[HN Gopher] macOS 14.4 causes JVM crashes
___________________________________________________________________
macOS 14.4 causes JVM crashes
Author : kingds
Score : 100 points
Date : 2024-03-16 14:32 UTC (8 hours ago)
(HTM) web link (blogs.oracle.com)
(TXT) w3m dump (blogs.oracle.com)
| npalli wrote:
| An issue introduced by macOS 14.4, which causes Java process to
| terminate unexpectedly, is affecting all Java versions from Java
| 8 to the early access builds of JDK 22
|
| If this affects so many versions of Java and nobody notices, is
| anyone even using Java on macOS?
| semiquaver wrote:
| Plenty of people develop for java on macs. The issue is that
| per the article this behavior was not present in the early
| access macOS builds, which means something changed between beta
| and release.
| CharlesW wrote:
| For one, it doesn't affect all versions of Java. Java 20 (an
| LTS release) and 21, for example, don't have this problem.
| pritambarhate wrote:
| JDK 21 is LTS not JDK 20.
|
| https://www.oracle.com/in/java/technologies/downloads/
| bremac wrote:
| Per the bug report, all versions since Java 8 are affected.
| CharlesW wrote:
| > _Affected Version: 8,11,17,21,22_
|
| This has changed (they added 21) since I posted the comment
| above, so it looks like they're still getting a handle on
| it.
| karmakaze wrote:
| I'm running RubyMine on 14.3.1 all the time and it's fine.

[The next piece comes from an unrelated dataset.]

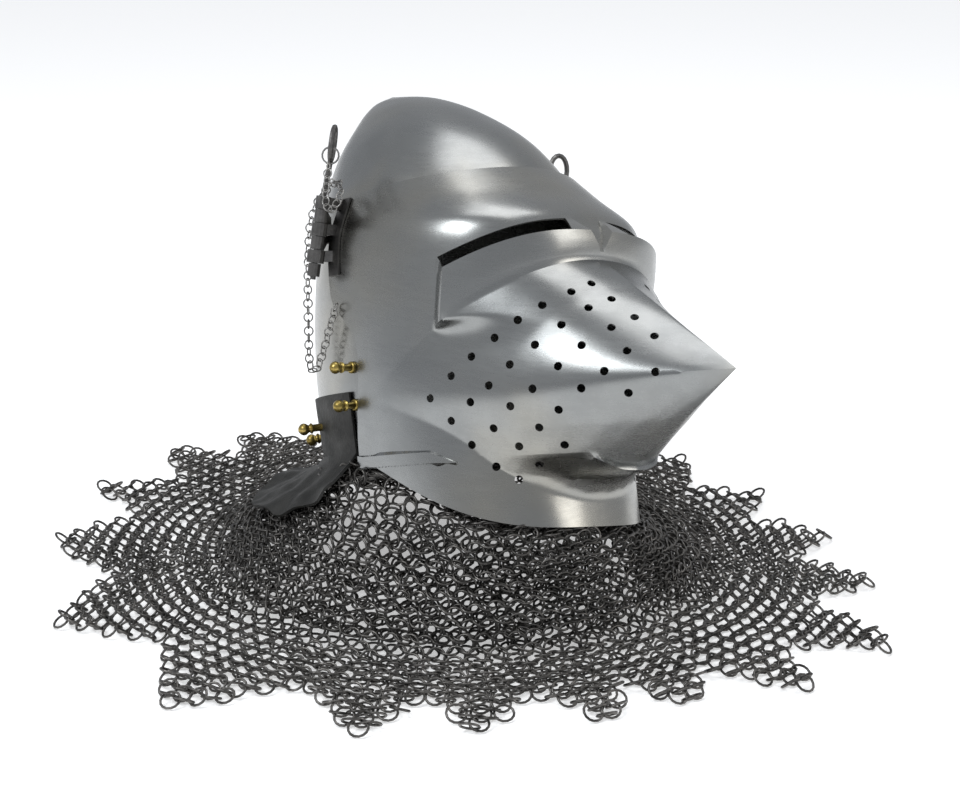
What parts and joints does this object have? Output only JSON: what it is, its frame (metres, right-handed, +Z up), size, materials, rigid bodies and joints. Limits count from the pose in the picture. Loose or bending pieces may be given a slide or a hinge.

| Should I hold off updating to 14.4 until the dust has settled?
| merb wrote:
| You should I had some Rider and IntelliJ crashes. The crash
| does not happen often tough, but if your in the middle of
| writing code it can get you out of the flow.
| bzzzt wrote:
| It's not terminating directly. I've seen a few IDE crashes this
| week, less than one per day, but since there's no log there's
| no easy way to determine it's related to a macOS change.
| LgWoodenBadger wrote:
| IntelliJ did this twice to me on Thursday and there was a
| crash log both times. I only reported one to Apple.
|
| Did you check the Console app for crash reports?
| lanna wrote:
| Maybe not a lot of macOS devs use Java, but a lot of Java devs
| use macOS
| seanalltogether wrote:
| Also, if you're a mobile developer you likely have a Mac, and
| if you're a mobile dev that doesn't target iOS exclusively,
| then you run java.
| latchkey wrote:
| > is anyone even using Java on macOS?
|
| IntelliJ IDEA, the product itself, is JVM based.
| comonoid wrote:
| It broke since recent MacOS 14.4, even at 14.4 betas it worked.
| bombcar wrote:
| Minecraft runs on various Javas.
|
| And there's a known issue with an interaction between
| minecraft, Java, and the video drivers that crashes out and it
| can be traced back all the way to here:
| https://github.com/glfw/glfw/issues/1997
|
| It's not fixed.
| nurettin wrote:
| Sonoma has been out for only one week!
| CharlesW wrote:
| > _" As a normal part of the just-in-time compile and execute
| cycle, processes running on macOS may access memory in protected
| memory regions."_
|
| I'm just a lowly JavaScript/TypeScript/PHP programmer, but what
| is the Very Good Reason that Java trying to access other
| processes' memory?
| royjacobs wrote:
| The reasons are literally spelled out in the following
| paragraphs.
| CharlesW wrote:
| I'm asking because the reasons seem dumb to me, which is why
| I'm asking people smarter than I am about low-level memory
| management if they're legitimate.
| rzzzt wrote:
| JIT compilation can happen at any time. The runtime wants
| to create a native version of a previously interpreted
| snippet of code when it is called frequently enough to
| warrant this.
|
| The article also describes W^X functionality, which means a
| region of memory is either executable (x)or writable. On
| macOS 14.4 violating this either-or condition results in a
| signal that can not be handled by the process.
| znafelrif wrote:
| The article doesnt say anything about the JVM accessing
| other processes memory though.
| mayoff wrote:
| I don't think the article claims that a Java process tries to
| access some other process's memory.
|
| In a typical modern operating system, a memory page can be non-
| writable and non-executable, writable and non-executable, or
| non-writable and executable, but not simultaneously writable
| AND executable.
|
| If you generate executable code at runtime, then you need write
| access to a page to write the executable code into that page.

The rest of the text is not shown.